La Bulgare Kristalina Georgieva va tenter, après s’être déclarée tardivement, de devenir la première femme, qui plus est originaire des pays de l’Est, à occuper le siège de secrétaire général de l'ONU. Un poste que Ban Ki-moon quittera en décembre.

La course à la succession de Ban Ki-moon, qui quittera fin décembre son poste de secrétaire général des Nations unies, s’accélère et entre dans une phase décisive. Mercredi 5 octobre, les cinq pays membres permanents du Conseil de sécurité pourront en effet éliminer des candidats, en leur signifiant qu’ils risquent un veto.
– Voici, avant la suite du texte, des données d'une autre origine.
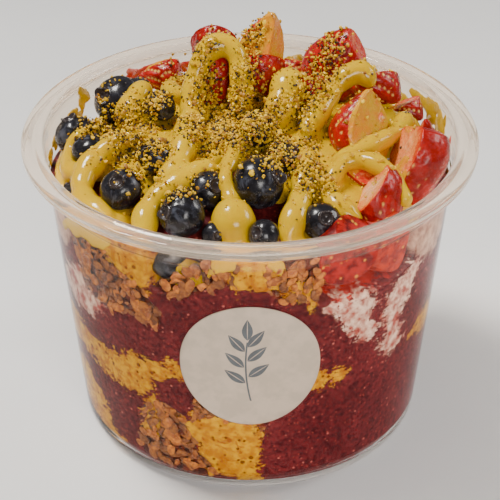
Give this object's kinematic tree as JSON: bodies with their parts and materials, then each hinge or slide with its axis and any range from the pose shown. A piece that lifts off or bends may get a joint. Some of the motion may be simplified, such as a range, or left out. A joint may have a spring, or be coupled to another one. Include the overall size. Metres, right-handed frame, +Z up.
{
  "type": "acai bowl",
  "caption": "Round clear tub of layered acai puree, mango, yogurt and granola, heaped with blueberries and strawberry pieces under drizzled mango sauce and crumbs.",
  "frame": {"origin": "centre of the tub's foot, on the surface it stands on", "axes": "+Z up along the tub's axis, -Y towards the front with the sticker"},
  "size_m": [0.117, 0.117, 0.1051],
  "materials": {
    "clear_plastic": "clear, glossy",
    "sticker_paper": "matt",
    "acai_puree": "moist",
    "mango_puree": "moist",
    "mango_sauce": "glossy, wet",
    "granola": "rough",
    "yogurt": "creamy",
    "blueberry": "waxy bloom",
    "strawberry": "moist"
  },
  "bodies": {
    "root": {"tub": "clear_plastic", "sticker": "sticker_paper", "acai_lower": "acai_puree", "acai_upper": "acai_puree", "mango_band": "mango_puree", "mango_pocket": "mango_puree", "mango_streak": "mango_puree", "granola_pocket": "granola", "granola_bed": "granola", "yogurt_right": "yogurt", "yogurt_left": "yogurt", "mango_sauce": "mango_sauce", "blueberry_01": "blueberry", "blueberry_02": "blueberry", "blueberry_03": "blueberry", "blueberry_04": "blueberry", "blueberry_05": "blueberry", "blueberry_06": "blueberry", "blueberry_07": "blueberry", "blueberry_08": "blueberry", "blueberry_09": "blueberry", "blueberry_10": "blueberry", "blueberry_11": "blueberry", "blueberry_12": "blueberry", "blueberry_13": "blueberry", "blueberry_14": "blueberry", "blueberry_15": "blueberry", "blueberry_16": "blueberry", "blueberry_17": "blueberry", "strawberry_01": "strawberry", "strawberry_02": "strawberry", "strawberry_03": "strawberry", "strawberry_04": "strawberry", "strawberry_05": "strawberry", "strawberry_06": "strawberry", "strawberry_07": "strawberry", "strawberry_08": "strawberry", "strawberry_09": "strawberry", "strawberry_10": "strawberry", "strawberry_11": "strawberry", "strawberry_12": "strawberry", "strawberry_13": "strawberry", "strawberry_14": "strawberry", "strawberry_15": "strawberry", "strawberry_16": "strawberry", "strawberry_17": "strawberry"}
  },
  "joints": []
}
Jusqu’ici, c’est l’ancien Premier ministre portugais Antonio Guterres qui reste le grandissime favori de la course pour remplacer le diplomate coréen. L’ancien Haut-Commissaire des Nations unies pour les réfugiés a remporté confortablement les cinq tours de scrutin indicatifs, et bénéficie d’un large soutien au sein des quinze pays membres du Conseil de sécurité.
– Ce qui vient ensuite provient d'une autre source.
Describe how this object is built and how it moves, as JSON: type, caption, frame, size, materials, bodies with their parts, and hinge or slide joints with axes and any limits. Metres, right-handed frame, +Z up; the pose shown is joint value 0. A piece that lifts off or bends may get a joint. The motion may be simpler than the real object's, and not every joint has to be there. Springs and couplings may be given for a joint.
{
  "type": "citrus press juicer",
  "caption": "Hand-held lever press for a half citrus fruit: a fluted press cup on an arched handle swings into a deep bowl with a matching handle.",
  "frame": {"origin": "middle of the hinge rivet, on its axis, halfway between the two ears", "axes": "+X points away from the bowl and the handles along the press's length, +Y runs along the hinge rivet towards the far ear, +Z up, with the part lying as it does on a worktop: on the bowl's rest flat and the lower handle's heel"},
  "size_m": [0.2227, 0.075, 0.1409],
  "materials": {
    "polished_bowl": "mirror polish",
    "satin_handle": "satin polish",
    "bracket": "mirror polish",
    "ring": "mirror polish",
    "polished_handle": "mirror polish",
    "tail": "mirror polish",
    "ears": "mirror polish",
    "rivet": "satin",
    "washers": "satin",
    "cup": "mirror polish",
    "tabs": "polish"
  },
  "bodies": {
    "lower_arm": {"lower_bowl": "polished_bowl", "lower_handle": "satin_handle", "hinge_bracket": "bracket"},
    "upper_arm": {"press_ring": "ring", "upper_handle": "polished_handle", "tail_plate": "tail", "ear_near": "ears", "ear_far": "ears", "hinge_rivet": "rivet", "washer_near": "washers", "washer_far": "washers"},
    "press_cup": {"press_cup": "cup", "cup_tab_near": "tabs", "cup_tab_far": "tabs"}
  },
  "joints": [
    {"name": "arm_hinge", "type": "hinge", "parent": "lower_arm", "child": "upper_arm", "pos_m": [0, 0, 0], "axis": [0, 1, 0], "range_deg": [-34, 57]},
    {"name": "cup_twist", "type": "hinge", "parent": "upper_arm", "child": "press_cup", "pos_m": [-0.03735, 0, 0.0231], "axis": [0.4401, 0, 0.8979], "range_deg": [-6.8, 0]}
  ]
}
Une candidature "solide", mais tardive

Toutefois, la Bulgare Kristalina Georgieva, l’actuelle vice-présidente de la Commission européenne chargée du budget, qui ne s’est déclarée que la semaine dernière, pourrait venir contrecarrer les ambitions du Portugais de 67 ans. Sofia a désigné l’ancienne vice-présidente de la Banque mondiale à la place d'Irina Bokova, la directrice générale de l'Unesco, payant le fait d'avoir été désignée par la précédente majorité socialiste bulgare.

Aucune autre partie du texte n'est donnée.